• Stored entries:

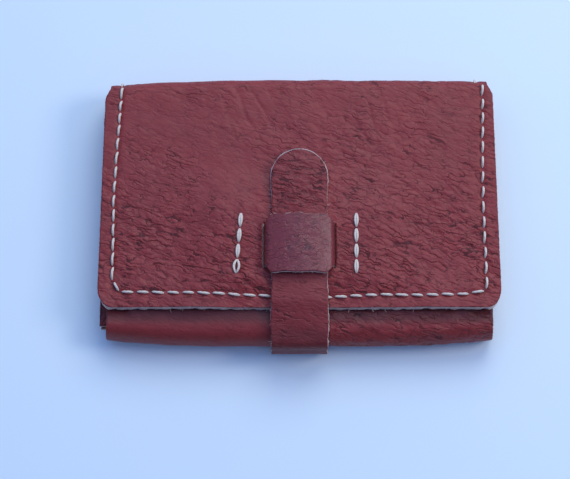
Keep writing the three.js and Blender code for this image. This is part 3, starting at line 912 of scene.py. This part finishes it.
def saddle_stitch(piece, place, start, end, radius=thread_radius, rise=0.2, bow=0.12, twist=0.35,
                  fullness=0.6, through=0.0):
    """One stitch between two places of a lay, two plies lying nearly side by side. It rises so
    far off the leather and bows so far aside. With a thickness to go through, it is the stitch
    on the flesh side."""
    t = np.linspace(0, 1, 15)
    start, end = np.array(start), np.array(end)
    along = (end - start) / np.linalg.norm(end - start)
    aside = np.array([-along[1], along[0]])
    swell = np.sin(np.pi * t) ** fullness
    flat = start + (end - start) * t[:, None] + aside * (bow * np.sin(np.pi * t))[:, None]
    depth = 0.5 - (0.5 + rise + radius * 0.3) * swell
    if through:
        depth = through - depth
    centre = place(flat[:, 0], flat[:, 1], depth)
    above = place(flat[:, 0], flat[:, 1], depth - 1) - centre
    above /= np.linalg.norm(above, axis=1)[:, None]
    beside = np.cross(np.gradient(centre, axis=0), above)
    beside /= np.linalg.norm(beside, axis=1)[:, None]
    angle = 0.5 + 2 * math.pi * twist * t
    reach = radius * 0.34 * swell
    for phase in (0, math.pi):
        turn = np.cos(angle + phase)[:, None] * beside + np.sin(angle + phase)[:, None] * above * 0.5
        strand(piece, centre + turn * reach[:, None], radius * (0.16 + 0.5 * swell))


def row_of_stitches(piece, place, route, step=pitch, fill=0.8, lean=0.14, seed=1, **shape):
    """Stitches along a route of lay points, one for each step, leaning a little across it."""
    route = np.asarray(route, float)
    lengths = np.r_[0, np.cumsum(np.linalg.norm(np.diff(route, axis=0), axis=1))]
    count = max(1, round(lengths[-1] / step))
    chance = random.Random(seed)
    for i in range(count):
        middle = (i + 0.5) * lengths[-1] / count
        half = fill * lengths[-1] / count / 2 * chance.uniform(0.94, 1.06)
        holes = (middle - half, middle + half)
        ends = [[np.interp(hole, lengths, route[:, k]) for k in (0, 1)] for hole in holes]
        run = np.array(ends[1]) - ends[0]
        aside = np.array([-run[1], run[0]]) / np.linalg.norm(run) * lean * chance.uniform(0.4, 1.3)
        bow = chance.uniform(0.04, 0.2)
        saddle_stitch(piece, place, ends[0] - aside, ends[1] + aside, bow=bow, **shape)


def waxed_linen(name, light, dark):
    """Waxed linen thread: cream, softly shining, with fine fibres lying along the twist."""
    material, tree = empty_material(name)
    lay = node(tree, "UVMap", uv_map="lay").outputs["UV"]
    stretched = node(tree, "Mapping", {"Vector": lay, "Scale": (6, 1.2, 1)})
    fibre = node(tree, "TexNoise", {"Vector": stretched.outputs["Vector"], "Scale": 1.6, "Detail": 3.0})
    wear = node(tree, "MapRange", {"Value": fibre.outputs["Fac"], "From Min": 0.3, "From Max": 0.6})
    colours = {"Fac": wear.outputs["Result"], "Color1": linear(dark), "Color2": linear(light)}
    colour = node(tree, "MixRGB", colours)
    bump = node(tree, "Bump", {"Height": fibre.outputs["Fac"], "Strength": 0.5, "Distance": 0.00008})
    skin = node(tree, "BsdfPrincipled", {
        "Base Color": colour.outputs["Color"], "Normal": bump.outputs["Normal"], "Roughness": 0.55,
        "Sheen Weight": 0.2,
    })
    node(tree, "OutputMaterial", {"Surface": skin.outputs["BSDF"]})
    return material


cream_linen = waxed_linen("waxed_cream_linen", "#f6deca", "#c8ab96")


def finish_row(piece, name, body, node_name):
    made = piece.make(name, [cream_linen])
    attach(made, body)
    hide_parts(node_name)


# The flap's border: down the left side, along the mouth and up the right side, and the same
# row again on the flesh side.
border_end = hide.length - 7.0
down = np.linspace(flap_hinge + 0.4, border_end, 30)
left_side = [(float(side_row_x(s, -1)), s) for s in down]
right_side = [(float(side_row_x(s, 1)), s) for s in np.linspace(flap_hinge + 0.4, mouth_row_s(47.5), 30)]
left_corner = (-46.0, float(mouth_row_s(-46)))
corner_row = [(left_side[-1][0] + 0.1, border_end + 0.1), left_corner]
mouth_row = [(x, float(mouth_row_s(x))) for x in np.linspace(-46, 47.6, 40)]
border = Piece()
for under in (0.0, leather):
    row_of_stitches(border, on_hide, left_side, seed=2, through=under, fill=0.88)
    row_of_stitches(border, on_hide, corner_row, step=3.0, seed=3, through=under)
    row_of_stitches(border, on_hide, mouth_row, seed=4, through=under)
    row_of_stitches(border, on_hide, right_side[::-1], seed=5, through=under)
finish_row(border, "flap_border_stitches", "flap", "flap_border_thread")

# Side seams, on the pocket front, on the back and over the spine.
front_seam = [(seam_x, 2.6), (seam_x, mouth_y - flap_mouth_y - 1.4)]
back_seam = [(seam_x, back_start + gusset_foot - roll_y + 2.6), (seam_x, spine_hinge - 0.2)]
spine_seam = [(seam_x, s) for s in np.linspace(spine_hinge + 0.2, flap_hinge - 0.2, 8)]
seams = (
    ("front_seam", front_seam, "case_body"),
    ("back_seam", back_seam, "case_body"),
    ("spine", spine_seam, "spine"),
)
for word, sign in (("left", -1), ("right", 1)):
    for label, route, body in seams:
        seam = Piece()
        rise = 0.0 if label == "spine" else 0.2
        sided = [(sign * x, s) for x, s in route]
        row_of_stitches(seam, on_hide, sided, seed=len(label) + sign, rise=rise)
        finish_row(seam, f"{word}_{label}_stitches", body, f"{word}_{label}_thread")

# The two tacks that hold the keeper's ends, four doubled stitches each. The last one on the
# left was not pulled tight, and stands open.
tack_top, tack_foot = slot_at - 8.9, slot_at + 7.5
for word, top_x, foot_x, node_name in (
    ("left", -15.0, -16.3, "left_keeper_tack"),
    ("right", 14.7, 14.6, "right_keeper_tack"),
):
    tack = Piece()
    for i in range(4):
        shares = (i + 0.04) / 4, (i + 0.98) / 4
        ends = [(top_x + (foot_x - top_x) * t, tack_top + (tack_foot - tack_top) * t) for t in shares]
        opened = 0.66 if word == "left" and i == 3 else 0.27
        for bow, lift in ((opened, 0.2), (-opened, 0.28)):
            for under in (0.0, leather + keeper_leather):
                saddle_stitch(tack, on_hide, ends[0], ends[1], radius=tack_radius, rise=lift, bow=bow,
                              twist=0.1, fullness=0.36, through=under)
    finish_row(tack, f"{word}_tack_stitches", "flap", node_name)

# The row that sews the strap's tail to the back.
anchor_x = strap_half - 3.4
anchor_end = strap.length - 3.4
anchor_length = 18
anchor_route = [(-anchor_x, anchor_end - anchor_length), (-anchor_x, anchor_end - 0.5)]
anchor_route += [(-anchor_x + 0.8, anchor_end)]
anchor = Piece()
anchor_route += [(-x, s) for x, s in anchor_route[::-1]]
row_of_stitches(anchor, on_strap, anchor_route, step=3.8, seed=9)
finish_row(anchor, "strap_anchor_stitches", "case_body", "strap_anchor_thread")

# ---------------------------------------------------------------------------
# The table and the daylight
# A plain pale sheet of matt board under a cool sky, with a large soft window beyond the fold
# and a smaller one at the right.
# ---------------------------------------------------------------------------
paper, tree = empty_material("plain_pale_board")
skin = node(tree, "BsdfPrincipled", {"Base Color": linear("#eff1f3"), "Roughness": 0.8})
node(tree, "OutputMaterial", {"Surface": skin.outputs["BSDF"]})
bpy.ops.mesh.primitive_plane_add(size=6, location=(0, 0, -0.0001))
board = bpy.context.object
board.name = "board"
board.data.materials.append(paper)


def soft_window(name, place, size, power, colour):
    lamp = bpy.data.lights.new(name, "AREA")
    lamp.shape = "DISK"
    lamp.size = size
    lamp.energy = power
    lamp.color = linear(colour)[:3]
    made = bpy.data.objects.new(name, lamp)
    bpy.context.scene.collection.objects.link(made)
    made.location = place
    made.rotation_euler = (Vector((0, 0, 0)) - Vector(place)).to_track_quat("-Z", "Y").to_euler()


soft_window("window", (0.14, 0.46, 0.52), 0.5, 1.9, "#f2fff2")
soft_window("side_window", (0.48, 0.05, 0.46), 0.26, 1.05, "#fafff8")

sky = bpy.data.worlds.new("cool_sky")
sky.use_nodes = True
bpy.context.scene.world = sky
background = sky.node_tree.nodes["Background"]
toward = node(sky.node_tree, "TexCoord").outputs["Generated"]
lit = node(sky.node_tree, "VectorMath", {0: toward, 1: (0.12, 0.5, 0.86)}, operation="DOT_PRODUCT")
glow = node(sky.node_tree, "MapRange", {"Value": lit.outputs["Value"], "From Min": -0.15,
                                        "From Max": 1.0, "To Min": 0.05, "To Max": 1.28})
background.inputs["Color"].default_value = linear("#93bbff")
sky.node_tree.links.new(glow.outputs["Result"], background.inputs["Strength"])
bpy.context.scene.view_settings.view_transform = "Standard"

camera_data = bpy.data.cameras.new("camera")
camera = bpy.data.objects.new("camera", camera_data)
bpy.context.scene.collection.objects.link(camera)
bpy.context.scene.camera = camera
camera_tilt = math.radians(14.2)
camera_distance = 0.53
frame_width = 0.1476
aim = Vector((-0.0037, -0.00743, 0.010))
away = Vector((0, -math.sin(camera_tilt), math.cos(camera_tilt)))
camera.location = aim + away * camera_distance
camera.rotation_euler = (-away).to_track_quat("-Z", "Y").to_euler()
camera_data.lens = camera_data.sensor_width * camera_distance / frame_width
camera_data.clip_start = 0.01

...

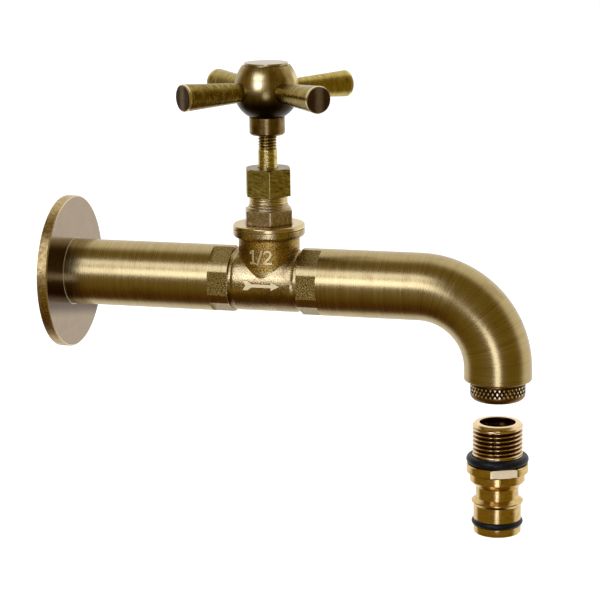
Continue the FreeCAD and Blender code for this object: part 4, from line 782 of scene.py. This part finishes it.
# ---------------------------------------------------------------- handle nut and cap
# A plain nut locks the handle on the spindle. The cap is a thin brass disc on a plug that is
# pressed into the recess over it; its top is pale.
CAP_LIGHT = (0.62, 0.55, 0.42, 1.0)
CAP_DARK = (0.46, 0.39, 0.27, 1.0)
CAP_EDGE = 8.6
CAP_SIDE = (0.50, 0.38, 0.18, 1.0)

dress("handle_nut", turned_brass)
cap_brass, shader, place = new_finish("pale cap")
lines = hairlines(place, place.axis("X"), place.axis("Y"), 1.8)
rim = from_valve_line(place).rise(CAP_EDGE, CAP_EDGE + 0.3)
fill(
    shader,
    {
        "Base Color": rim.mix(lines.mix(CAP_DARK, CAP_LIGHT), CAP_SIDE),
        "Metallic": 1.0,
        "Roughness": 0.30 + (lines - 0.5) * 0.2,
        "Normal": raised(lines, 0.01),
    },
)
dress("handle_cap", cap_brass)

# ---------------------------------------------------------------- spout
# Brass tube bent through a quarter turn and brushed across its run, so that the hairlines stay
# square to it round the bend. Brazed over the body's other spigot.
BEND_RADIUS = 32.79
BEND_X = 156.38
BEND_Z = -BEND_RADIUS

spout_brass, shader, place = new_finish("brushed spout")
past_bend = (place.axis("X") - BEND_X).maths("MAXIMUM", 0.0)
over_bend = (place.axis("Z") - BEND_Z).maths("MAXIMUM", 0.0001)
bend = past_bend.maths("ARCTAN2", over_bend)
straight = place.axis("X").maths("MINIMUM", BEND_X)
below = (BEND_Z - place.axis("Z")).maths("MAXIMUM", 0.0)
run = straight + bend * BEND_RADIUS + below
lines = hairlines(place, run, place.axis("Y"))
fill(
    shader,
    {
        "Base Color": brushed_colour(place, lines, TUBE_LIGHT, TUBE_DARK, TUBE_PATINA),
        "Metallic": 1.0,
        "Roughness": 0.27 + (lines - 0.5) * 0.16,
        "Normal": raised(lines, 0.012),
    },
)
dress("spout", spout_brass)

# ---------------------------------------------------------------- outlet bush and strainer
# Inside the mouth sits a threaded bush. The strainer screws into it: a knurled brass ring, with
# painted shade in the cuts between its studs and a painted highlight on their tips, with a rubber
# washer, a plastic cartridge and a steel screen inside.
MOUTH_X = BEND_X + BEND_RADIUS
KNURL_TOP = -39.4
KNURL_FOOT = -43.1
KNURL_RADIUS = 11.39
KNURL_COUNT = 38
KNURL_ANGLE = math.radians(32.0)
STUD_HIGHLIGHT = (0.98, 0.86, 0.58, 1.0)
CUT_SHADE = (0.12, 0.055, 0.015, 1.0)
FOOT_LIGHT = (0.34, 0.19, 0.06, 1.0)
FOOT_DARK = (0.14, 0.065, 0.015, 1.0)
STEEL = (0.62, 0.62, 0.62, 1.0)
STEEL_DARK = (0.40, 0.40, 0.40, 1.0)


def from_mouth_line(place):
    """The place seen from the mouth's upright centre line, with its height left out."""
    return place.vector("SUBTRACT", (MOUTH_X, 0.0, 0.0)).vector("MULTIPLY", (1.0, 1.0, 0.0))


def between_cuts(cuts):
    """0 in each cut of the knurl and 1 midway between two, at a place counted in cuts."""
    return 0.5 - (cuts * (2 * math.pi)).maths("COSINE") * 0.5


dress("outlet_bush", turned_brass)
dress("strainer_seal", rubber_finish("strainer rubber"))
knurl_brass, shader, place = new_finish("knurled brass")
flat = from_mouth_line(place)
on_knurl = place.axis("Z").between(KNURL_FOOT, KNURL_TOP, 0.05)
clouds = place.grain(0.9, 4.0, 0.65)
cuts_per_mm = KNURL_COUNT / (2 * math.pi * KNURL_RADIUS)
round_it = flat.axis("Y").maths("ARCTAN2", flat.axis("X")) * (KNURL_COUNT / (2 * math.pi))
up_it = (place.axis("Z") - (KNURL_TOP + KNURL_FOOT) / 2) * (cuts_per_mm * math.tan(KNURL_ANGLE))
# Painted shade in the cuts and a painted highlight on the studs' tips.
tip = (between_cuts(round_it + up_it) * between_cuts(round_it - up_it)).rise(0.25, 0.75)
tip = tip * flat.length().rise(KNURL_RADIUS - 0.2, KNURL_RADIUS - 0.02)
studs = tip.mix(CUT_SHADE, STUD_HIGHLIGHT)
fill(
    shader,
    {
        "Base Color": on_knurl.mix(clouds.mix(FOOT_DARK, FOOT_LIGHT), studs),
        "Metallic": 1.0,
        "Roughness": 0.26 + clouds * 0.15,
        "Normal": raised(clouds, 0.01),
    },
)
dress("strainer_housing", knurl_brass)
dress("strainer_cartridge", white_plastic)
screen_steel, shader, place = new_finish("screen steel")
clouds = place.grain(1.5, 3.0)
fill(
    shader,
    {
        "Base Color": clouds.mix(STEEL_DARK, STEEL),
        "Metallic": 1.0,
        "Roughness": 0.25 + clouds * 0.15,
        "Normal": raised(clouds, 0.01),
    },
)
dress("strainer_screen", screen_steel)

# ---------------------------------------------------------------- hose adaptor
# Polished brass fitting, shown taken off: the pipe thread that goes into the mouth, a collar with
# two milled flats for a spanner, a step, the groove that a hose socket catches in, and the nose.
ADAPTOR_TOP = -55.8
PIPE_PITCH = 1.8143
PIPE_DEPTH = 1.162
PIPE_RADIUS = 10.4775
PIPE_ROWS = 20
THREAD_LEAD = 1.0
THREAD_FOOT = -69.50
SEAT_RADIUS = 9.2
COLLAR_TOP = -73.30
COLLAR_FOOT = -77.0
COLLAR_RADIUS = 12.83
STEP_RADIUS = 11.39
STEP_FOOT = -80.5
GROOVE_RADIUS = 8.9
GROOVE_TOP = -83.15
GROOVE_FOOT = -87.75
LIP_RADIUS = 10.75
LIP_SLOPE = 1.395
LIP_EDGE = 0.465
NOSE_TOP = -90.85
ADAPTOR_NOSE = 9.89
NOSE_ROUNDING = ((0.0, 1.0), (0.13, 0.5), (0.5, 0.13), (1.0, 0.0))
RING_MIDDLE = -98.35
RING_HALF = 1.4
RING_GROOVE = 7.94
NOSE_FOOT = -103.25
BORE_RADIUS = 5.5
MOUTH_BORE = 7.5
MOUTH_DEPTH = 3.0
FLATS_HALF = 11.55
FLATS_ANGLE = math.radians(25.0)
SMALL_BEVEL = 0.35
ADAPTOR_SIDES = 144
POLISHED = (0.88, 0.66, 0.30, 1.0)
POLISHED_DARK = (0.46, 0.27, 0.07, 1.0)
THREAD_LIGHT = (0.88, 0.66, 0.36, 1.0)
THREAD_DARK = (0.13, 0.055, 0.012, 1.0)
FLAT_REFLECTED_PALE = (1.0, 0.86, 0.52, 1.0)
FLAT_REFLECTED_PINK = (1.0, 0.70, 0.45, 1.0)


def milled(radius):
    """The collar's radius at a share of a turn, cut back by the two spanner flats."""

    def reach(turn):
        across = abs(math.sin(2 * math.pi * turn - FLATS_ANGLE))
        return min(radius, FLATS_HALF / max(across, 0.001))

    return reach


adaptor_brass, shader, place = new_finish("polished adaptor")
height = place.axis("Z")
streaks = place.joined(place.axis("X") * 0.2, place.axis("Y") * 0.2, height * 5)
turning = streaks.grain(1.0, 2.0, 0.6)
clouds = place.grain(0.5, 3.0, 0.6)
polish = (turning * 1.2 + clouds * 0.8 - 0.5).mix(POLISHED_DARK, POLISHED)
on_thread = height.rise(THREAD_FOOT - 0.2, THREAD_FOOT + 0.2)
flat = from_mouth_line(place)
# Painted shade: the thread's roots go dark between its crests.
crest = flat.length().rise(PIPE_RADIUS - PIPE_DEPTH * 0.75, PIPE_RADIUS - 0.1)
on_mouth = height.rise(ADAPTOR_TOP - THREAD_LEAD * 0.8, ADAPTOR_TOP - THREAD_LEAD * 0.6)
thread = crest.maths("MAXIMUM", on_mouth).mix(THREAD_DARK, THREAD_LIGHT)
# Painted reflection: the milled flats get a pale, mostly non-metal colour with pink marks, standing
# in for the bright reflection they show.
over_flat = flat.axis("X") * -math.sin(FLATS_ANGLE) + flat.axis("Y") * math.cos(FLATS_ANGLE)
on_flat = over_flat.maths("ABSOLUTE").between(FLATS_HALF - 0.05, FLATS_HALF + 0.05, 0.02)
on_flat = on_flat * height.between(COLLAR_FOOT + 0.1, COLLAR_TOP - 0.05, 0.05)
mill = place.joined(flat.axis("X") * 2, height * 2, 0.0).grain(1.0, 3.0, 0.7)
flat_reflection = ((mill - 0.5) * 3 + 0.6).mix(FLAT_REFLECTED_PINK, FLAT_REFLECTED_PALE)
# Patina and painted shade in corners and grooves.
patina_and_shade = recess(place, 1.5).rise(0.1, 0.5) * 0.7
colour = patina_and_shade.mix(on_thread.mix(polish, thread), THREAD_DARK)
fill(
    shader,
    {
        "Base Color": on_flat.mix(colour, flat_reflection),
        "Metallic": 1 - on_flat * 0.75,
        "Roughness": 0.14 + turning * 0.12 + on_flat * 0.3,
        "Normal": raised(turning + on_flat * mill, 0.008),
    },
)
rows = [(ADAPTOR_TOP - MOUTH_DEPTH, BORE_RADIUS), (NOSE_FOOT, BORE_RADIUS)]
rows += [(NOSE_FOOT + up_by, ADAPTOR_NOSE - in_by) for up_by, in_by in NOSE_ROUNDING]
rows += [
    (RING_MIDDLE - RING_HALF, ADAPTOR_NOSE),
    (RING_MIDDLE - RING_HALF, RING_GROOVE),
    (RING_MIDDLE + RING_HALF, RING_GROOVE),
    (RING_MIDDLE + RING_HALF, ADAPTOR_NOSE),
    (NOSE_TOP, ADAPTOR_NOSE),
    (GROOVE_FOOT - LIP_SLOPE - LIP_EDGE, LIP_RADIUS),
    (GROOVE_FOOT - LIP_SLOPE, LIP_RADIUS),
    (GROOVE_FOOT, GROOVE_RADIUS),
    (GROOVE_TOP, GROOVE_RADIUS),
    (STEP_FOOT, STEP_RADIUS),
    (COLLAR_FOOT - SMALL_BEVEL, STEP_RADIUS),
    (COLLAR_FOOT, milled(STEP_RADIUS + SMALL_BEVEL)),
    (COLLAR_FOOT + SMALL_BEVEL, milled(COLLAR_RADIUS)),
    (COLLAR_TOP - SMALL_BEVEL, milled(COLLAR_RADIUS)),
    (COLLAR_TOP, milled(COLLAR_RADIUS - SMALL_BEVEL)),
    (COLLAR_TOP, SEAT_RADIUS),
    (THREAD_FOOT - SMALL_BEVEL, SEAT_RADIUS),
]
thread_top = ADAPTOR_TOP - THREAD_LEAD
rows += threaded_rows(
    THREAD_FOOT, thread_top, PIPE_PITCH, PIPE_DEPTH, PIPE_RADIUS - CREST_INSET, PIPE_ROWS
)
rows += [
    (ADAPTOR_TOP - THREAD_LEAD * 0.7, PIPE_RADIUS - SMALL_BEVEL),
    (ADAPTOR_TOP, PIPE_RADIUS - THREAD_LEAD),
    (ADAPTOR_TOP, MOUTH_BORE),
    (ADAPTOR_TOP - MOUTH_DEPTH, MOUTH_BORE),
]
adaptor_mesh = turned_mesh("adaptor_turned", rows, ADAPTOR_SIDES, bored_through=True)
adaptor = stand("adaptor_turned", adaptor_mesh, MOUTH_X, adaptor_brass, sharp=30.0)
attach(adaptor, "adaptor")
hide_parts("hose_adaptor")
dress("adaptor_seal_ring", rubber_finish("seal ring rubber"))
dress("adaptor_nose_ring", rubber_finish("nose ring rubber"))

• Set exercise: Check each line of the records for the string "made" and state how many lines contain it. Give only the number.

• Answer to this exercise: 6